One of my friends knows that she’s at her wits end when she starts wishing someone is dead. She doesn’t fantasize about killing them. She leaves that up to God. She says that God rarely fulfills that wish, but she trusts that God will eventually help her deal with the relationship problem.
Another friend knows he is powerless to fix most problems, so his attitude is to ignore them. Eventually the problems will go away, or at least they’ll stop bothering him.

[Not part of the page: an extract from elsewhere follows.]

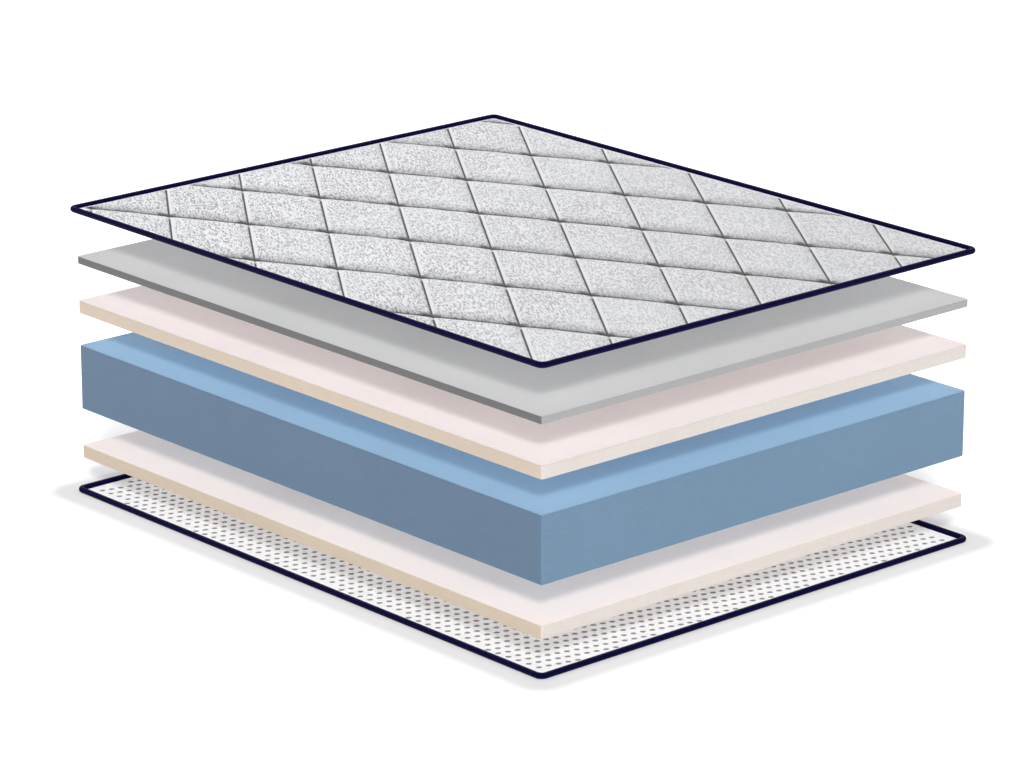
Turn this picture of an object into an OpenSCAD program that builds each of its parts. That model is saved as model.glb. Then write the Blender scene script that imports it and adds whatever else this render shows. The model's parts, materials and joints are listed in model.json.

The Bible has lots of examples of people who are given terrible circumstances to cope with. Job’s situation was probably the worst. He coped by trying to understand why all this bad luck was happening to him. In the middle of all his sufferings he said, “God has no right to treat me like this – it isn’t fair! If I knew where on earth to find him, I’d go straight to him. I’d lay my case before him face-to-face, give him all my arguments firsthand. I’d find out exactly what he’s thinking, discover what’s going on in his head. Do you think he’d dismiss me or bully me? No, he’d take me seriously.” (Job 23:2b-6 The Message) Despite all the suffering he went through, Job still trusted that God was in ultimate control. Even if Job couldn’t understand why God was allowing these things to happen to him, he would cope by trusting God.
I guess that’s what I should try to do, too. If I can’t fix a problem, and I can’t even fully grasp the reasons behind the problem, I can still trust that God understands what’s happening, and that God is ultimately in control of the whole situation. God understands my frustration, too. For now, that’s enough.